[WATCH] Muscat quashes rumours of early departure

A week after reiterating he would not be contesting another general election, Joseph Muscat told Labour Party supporters that he would not be stopping half way

Prime Minister Joseph Muscat has poured cold water on rumours he will be resigning his post early, insisting he would not be stopping half way and that he was focused on leading the party into the European Parliament elections in 2019.

Addressing party faithful in Qormi, Muscat said that following comments he made last week, where he said that he had not changed his mind on not contesting another general election, he was moved by the response he had received from people.

Muscat has always insisted that his plan was to spend five years in Opposition and ten years in government.

“I have been in politics since 1992, and have been on the front line for ten years now,” said Muscat, insisting that he had always done what was necessary for the Labour Party. "When you asked me to go to the European Parliament, I did, and when you asked me to come and lead the Labour Party, I did that."

“From the first day we told you what our plan was, and there is still a lot more to do. We have a lot more to do together. You have not stopped half way and I will not stop half way.” 

He said the party needed to continue looking forward and to creating wealth.

“Our focus is, and I am speaking as leader of the Labour Party here, to continue moving forward next year to the European Parliament elections,” said Muscat.

He insisted that he would continue working for Malta to be ready for the next generation.

Muscat said that over the years the Labour Party had changed into a movement with a forward-looking mentality, which was about more than just himself.

“It is a mentality that is here to stay, and the legacy of which will be big once the Opposition starts to emulate it,” he said.

“We look forward to the day the Opposition starts to copy this style of leadership.”

Over the course of his address, Muscat stressed that his administration had differed from past governments in that it was a government that led the country, rather than administered it.

He said that while administering a country meant sitting back and reacting to different circumstances but to lead meant “leading your comfort zone to brining employment and solve problems”.

Leading, he said, meant coming up with ideas that “others wouldn’t dream of”.

“We are here to lead the country with clear ideas,” said Muscat, insisting that while the government was open to criticism, it was also worth nothing that “the majority of the country was not impressed by the pantomimes of some”.  

“The nation wants tranquillity, serenity, and a government that works,” said Muscat.

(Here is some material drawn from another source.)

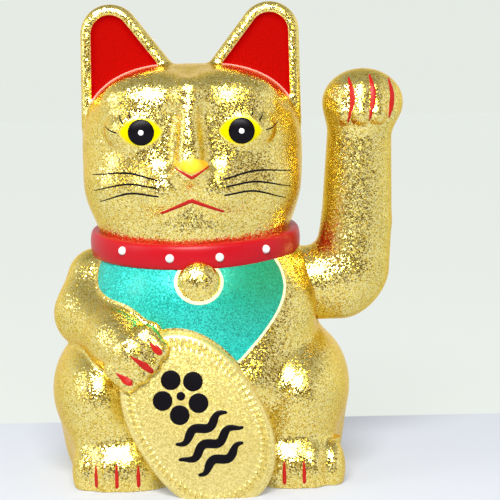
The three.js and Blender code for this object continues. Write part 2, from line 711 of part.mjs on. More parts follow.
function uprightWall(x) {
  const { thick, halfY, halfUpright, bottom, rail, top } = FRAME;
  const shoulder = top - halfUpright;
  return union([
    box(x, x + thick, -halfUpright, halfUpright, bottom, shoulder),
    rod(halfUpright, x, x + thick, "x", [0, 0, shoulder]),
    box(x, x + thick, -halfY, halfY, bottom, bottom + rail),
  ]);
}

// The rail across one end of the frame, with its screw tab.
function endRail(side) {
  const { x0, x1, halfY, tabY, tabInset, tabThick, bottom, rail, boardGap } = FRAME;
  const across = (from, to) => [Math.min(side * from, side * to), Math.max(side * from, side * to)];
  const bar = box(x0, x1, ...across(BOARD.halfY + boardGap, halfY), bottom, bottom + rail);
  const tab = box(x0 + tabInset, x1 - tabInset, ...across(halfY - 1, tabY), bottom, bottom + tabThick);
  return bar.add(tab);
}

function addMechanismFrame(parent) {
  const { x0, x1, thick, screwHole } = FRAME;
  const whole = union([uprightWall(x0), uprightWall(x1 - thick), endRail(-1), endRail(1)]);
  const bearings = rod(BUSH.radius + BUSH.fit, x0 - 1, x1 + 1, "x", [0, 0, ARM_Z]);
  const holes = frameScrewCentres().map((p) => (
    rod(screwHole, 0, BOSS_TOP, "z", [p.x, p.y, 0], BORE_SIDES)
  ));
  addPiece(parent, "mechanism_frame", cut(whole, [bearings, ...holes]), whitePlastic());
}

function bush(wallX, outward) {
  const { radius, flange, flangeThick } = BUSH;
  const near = -GAP;
  const far = FRAME.thick + GAP;
  const profile = [
    [AXLE.radius + FIT, near], [radius, near], [radius, far], [flange, far],
    [flange, far + flangeThick], [AXLE.radius + FIT, far + flangeThick], [AXLE.radius + FIT, near],
  ].map(([r, h]) => [r, outward * h]);
  return turned(profile, "x", [wallX, 0, ARM_Z]);
}

function addBushes(parent) {
  const look = material(COLOURS.brass, 0.35, 1.0);
  addPiece(parent, "axle_bush_inner", bush(FRAME.x0 + FRAME.thick, -1), look);
  addPiece(parent, "axle_bush_outer", bush(FRAME.x1, -1), look);
}

// ---- screws ------------------------------------------------------------------------------

// A cross-head screw from the height of its head to the height of its point.
function screw(at, headZ, pointZ) {
  const { head: headRadius, headHeight, shank, tip, slotLong, slotWide, slotDeep } = SCREW;
  const length = Math.abs(pointZ - headZ);
  const profile = [
    [0, 0], [headRadius, 0], [headRadius, headHeight * 0.5], [shank, headHeight],
    [shank, length - tip], [0, length],
  ].map(([r, h]) => [r, headZ + Math.sign(pointZ - headZ) * h]);
  const body = turned(profile, "z", [at.x, at.y, 0], BORE_SIDES);
  const slots = [[slotLong, slotWide], [slotWide, slotLong]].map(([x, y]) => (
    box(at.x - x, at.x + x, at.y - y, at.y + y, headZ - slotDeep, headZ + slotDeep)
  ));
  return cut(body, slots);
}

function addBaseScrews(parent) {
  bossCentres().forEach((at, i) => {
    addPiece(parent, `base_screw_${i + 1}`, screw(at, GAP, SCREW.top), steel());
  });
}

function addFrameScrews(parent) {
  frameScrewCentres().forEach((at, i) => {
    const piece = screw(at, FRAME_SCREW.head, FRAME_SCREW.tip);
    addPiece(parent, `frame_screw_${i + 1}`, piece, steel());
  });
}

// ---- base plate, battery door and switch -------------------------------------------------

function plateOutline() {
  const middle = new THREE.Vector3(0, MIDDLE_Y, 0);
  return cavityRows()[1].map((p) => {
    const out = new THREE.Vector3(p.x, p.y, 0).sub(middle);
    return out.setLength(out.length() - PLATE_MARGIN).add(middle);
  });
}

function basePlateBlank() {
  const low = plateOutline();
  const high = low.map((p) => new THREE.Vector3(p.x, p.y, PLATE));
  const underneath = new THREE.Vector3(0, MIDDLE_Y, 0);
  return skin([low, high], underneath, new THREE.Vector3(0, MIDDLE_Y, PLATE));
}

// The battery well's room, the door's opening and its hinge bore.
function batteryOpenings() {
  const { x0, x1, y0, y1, top, wall } = WELL;
  const { sideGap, swingGap, pin, pinOut, hingeY, hingeZ } = DOOR;
  const room = box(x0 + wall, x1 - wall, y0 + wall, y1 - wall, DOOR.thick, top - wall);
  const left = DOOR.x0 - sideGap;
  const right = DOOR.x1 + sideGap;
  const opening = box(left, right, DOOR.y0 - sideGap, DOOR.y1 + swingGap, -1, PLATE);
  const reachOut = pinOut + GAP;
  const hinge = rod(pin + SCREW_FIT, DOOR.x0 - reachOut, DOOR.x1 + reachOut, "x", [0, hingeY, hingeZ]);
  return [room, opening, hinge];
}

function screwOpenings() {
  const bases = bossCentres().flatMap((p) => [
    rod(SCREW.head + GAP, -1, SCREW.headHeight + 0.5, "z", [p.x, p.y, 0]),
    rod(SCREW.shank + GAP, -1, PLATE + 1, "z", [p.x, p.y, 0], BORE_SIDES),
  ]);
  const frames = frameScrewCentres().map((p) => (
    rod(SCREW.shank + SCREW_FIT, FRAME_SCREW.tip - FIT, PLATE + 1, "z", [p.x, p.y, 0], BORE_SIDES)
  ));
  return [...bases, ...frames];
}

// The room a switch knob sweeps, between two heights.
function knobTrack(bottom, top) {
  const { x, y, travel } = SWITCH;
  const halfX = KNOB.halfX + KNOB.clearance;
  const halfY = KNOB.halfY + KNOB.clearance;
  return box(x - halfX, x + halfX, y - halfY, y + halfY + travel, bottom, top);
}

function addBasePlate(parent) {
  const { x0, x1, y0, y1, top, wall } = WELL;
  const well = box(x0, x1, y0, y1, PLATE - 1, top);
  const { radius, z, ends } = WIRE_HOLE;
  const wireHoles = ends.map((y) => rod(radius, x1 - wall - 1, x1 + 1, "x", [0, y, z], 12));
  const openings = [...batteryOpenings(), ...screwOpenings(), ...wireHoles, knobTrack(-1, PLATE + 1)];
  addPiece(parent, "base_plate", cut(basePlateBlank().add(well), openings), blackPlastic());
}

function addBatteryDoor(parent) {
  const { x0, x1, y0, y1, thick, hingeY, hingeZ, pin, pinOut } = DOOR;
  const panel = box(x0, x1, y0, y1, 0.0, thick);
  const pins = rod(pin, x0 - pinOut, x1 + pinOut, "x", [0, hingeY, hingeZ]);
  const notchY = y0 + THUMB.from;
  const { half, long, deep } = THUMB;
  const notch = box(CELL.x - half, CELL.x + half, notchY, notchY + long, -1, deep);
  addPiece(parent, "battery_door", panel.add(pins).subtract(notch), blackPlastic());
}

function addSwitch(parent) {
  const { x, y, length, width, bottom, top } = SWITCH;
  const body = box(x - width / 2, x + width / 2, y - length / 2, y + length / 2, bottom, top);
  const track = knobTrack(bottom - 1, KNOB.top + KNOB.clearance);
  addPiece(parent, "switch_body", body.subtract(track), steel());
  const knob = box(x - KNOB.halfX, x + KNOB.halfX, y - KNOB.halfY, y + KNOB.halfY, KNOB.bottom, KNOB.top);
  addPiece(parent, "switch_knob", knob, blackPlastic());
}

// ---- battery and its contacts ------------------------------------------------------------

function addBattery(parent) {
  const { x, z, radius, from, to, nub, nubHeight } = CELL;
  const profile = [
    [0, from], [radius - 0.4, from], [radius, from + 0.4], [radius, to - 0.6],
    [radius - 0.6, to], [nub, to], [nub, to + nubHeight], [0, to + nubHeight],
  ];
  addPiece(parent, "battery_cell", turned(profile, "y", [x, 0, z]), material(COLOURS.blue, 0.35, 0.4));

  const { half, thick, bottom, top } = CONTACT;
  const near = to + nubHeight + GAP;
  addPiece(parent, "battery_contact", box(x - half, x + half, near, near + thick, bottom, top), steel());
}

class SpringCurve extends THREE.Curve {
  getPoint(t, target = new THREE.Vector3()) {
    const angle = t * SPRING.turns * 2 * Math.PI;
    const radius = THREE.MathUtils.lerp(SPRING.wide, SPRING.narrow, t);
    const y = THREE.MathUtils.lerp(WELL.y0 + WELL.wall + 1.0, CELL.from - 1.0, t);
    return target.set(CELL.x + radius * Math.cos(angle), y, CELL.z + radius * Math.sin(angle));
  }
}

function roundSection(radius, sides) {
  return new THREE.Shape(ring(sides, (i) => {
    const angle = (i / sides) * 2 * Math.PI;
    return new THREE.Vector2(radius * Math.cos(angle), radius * Math.sin(angle));
  }));
}

function tube(curve, radius, sides, steps) {
  const options = { steps, extrudePath: curve, bevelEnabled: false };
  return solid(new THREE.ExtrudeGeometry(roundSection(radius, sides), options));
}

function addSpring(parent) {
  addPiece(parent, "battery_spring", tube(new SpringCurve(), SPRING.wire, 5, 54), steel());
}

// ---- circuit board and coil --------------------------------------------------------------

function addCircuitBoard(parent) {
  const { x0, x1, halfY, bottom, top } = BOARD;
  const board = box(x0, x1, -halfY, halfY, bottom, top);
  addPiece(parent, "circuit_board", board, material(COLOURS.green, 0.5, 0.0));
}

function addChip(parent) {
  const { x0, x1, y0, y1, thick, lift } = CHIP;
  const { count, inset, half, reach: out, low, high } = CHIP_LEGS;
  const z = BOARD.top;
  const body = box(x0, x1, y0, y1, z + lift, z + lift + thick);
  const legs = levels(x0 + inset, x1 - inset, count).map((x) => (
    box(x - half, x + half, y0 - out, y1 + out, z + low, z + high)
  ));
  addPiece(parent, "driver_chip", union([body, ...legs]), blackPlastic());
}

function addCapacitor(parent) {
  const { x, y, radius, height } = CAPACITOR;
  const can = [
    [0, 0], [radius - 0.1, 0], [radius, 0.4], [radius, height - 0.6], [radius - 0.3, height], [0, height],
  ];
  addPiece(parent, "capacitor", turned(can, "z", [x, y, BOARD.top + FIT], 20), blackPlastic());
}

function addCoil(parent) {
  const { x, radius, bottom, top, hub, bore } = COIL;
  const bobbin = turned([
    [bore, bottom], [radius, bottom], [radius, bottom + 1], [hub, bottom + 1],
    [hub, top - 1], [radius, top - 1], [radius, top], [bore, top], [bore, bottom],
  ], "z", [x, 0, 0]);
  addPiece(parent, "coil_bobbin", bobbin, whitePlastic());
  const low = bottom + 1.2;
  const high = top - 1.2;
  const winding = turned([
    [hub + 0.2, low], [radius - 0.7, low], [radius - 0.7, high], [hub + 0.2, high], [hub + 0.2, low],
  ], "z", [x, 0, 0]);
  addPiece(parent, "coil_winding", winding, copper());
}

// ---- wires -------------------------------------------------------------------------------

function wire(points) {
  const path = new THREE.CatmullRomCurve3(points.map((p) => new THREE.Vector3(...p)));
  return tube(path, WIRE_RADIUS, 5, 18);
}

function addWires(parent) {
  const landing = BOARD.top + 0.2;
  const positive = wire([
    [-11.6, 29.0, 17.0], [-8.0, 29.0, 17.0], [-5.0, 27.5, 15.0], [-1.0, 20.0, 12.0],
    [4.0, 13.0, 10.5], [7.2, 9.0, 8.0], [7.2, 8.4, landing],
  ]);
  addPiece(parent, "wire_positive", positive, material(COLOURS.red, 0.5, 0.0));
  const negative = wire([
    [-11.6, -24.5, 17.0], [-8.0, -24.5, 17.0], [-5.0, -23.5, 14.5], [-1.0, -19.0, 11.0],
    [4.0, -12.0, 10.0], [7.2, -9.4, 7.6], [7.2, -9.0, landing],
  ]);
  addPiece(parent, "wire_negative", negative, blackPlastic());
  const lead = wire([
    [COIL.x + 2.0, -9.2, COIL.bottom + 5.0], [COIL.x + 2.6, -10.6, COIL.bottom + 4.4],
    [COIL.x + 3.0, -11.4, COIL.bottom + 2.0], [COIL.x + 3.0, -11.6, landing],
  ]);
  addPiece(parent, "wire_coil", lead, copper());
}

// ---- assembly ----------------------------------------------------------------------------

const armGroup = new THREE.Group();
armGroup.name = "arm_group";

addBodyShells(cat);
addBasePlate(cat);
addBaseScrews(cat);
addBatteryDoor(cat);
addBattery(cat);
addSpring(cat);
addSwitch(cat);
addMechanismFrame(cat);
addFrameScrews(cat);
addBushes(cat);
addCircuitBoard(cat);
addChip(cat);
addCapacitor(cat);
addCoil(cat);
addWires(cat);
addArmShells(armGroup);
addArmSocket(armGroup);
addAxle(armGroup);
addPendulum(armGroup);
cat.add(armGroup);

export default cat;
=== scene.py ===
import json
import math

import bmesh
import bpy
import numpy as np
from mathutils import Matrix, Vector
from mathutils.bvhtree import BVHTree


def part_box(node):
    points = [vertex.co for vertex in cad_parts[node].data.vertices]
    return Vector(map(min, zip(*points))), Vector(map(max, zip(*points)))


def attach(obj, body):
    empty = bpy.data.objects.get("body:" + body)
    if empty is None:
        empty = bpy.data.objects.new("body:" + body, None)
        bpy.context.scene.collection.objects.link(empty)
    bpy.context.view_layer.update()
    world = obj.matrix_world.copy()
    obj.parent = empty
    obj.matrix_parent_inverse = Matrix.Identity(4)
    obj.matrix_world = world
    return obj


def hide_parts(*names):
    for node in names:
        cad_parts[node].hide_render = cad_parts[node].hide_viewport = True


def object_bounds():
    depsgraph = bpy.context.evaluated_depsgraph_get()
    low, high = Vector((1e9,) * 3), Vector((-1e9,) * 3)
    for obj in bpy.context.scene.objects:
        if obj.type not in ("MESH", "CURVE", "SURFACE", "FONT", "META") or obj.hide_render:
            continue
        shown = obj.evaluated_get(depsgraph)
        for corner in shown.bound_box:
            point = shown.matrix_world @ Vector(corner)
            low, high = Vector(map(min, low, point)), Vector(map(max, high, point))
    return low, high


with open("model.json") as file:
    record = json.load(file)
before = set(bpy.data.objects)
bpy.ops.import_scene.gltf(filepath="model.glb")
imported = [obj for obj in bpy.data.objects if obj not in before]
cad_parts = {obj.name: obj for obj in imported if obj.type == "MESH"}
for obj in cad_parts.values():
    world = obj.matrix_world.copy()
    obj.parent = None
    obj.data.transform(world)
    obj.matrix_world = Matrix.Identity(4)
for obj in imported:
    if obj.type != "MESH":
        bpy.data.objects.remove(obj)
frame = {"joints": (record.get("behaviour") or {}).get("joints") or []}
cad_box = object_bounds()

# ---- driving dimensions, in millimetres ----

MM = 0.001  # the sculpt is worked out in millimetres and becomes metres in make_piece
SKIN_STEP = 0.72  # spacing of the grid that the moulded skins are drawn on
BLOCK = 4  # grid cells along one side of a block that is sampled or skipped as a whole
BATCH = 4000  # blocks that are sampled in one go

GAP = 0.3  # the parting line between the two halves of a moulding
FAR = 200.0  # beyond every part of the object
WALL, ARM_WALL = 2.4, 2.2
LEAST_WALL = 1.5  # kept even in the creases
HOLLOW_STEP = 1.8  # the hollows are drawn more coarsely
HOLLOW_Y, HOLLOW_START = -1.0, -2.0  # the hollow's middle, and its lower end below the ground
PLATE = 3.0
FACE_Y = -60.0  # a plane in front of everything, from which painted details are thrown back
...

He said the Labour Party knew what being in the OPpositon meant and had learnt that being overly critical meant people would not vote for you.

Turning to the IIP scheme, Muscat said that while the government had faced criticism, he was convinced that Malta was being attacked because of internal politics and because Malta’s scheme was the best one in the world. “And it is going to become better.”He said the government’s approach, of leading rather than administering meant taking risks, albeit calculated risks.

It was only in this way, said Muscat, that the country could be first in identifying new economic opportunities, as it was doing with medicinal cannabis and distributed ledger technologies.

On Air Malta, he said that after stabilising the airline, it would soon be announcing the opening of two new routes, between London and Sicily and Sardinia.

“In this way, we will truly become the airline of the Mediterranean,” said Muscat.

The Prime Minister also touched upon the healthcare sector, where he said the use of public-private partnerships would allow the country to have three new hospitals.  On Mount Carmel hospital, Muscat said that criticism was justified, but noted that the hospital had been allowed to fall into disrepair long before the Labour Party came to power.

He said that during the past week, there had been an important announcement regarding Hepatitis C treatment, where it was announced that the government would be offering treatment to patients for free.

He explained that in the past, not much could be done to treat the disease, but recent pharmaceutical advancements had not made this possible, albeit at a very high cost.

The government, said Muscat, had negotiated a price with a supplied, and was now in a position to offer this treatment for free and by 2025, become the first country in the world to eradicate the disease.

“This is what makes us proud of the fact that we are leading not administering,” said Muscat. “Others used to have problems stocking up on blood pressure medicines.”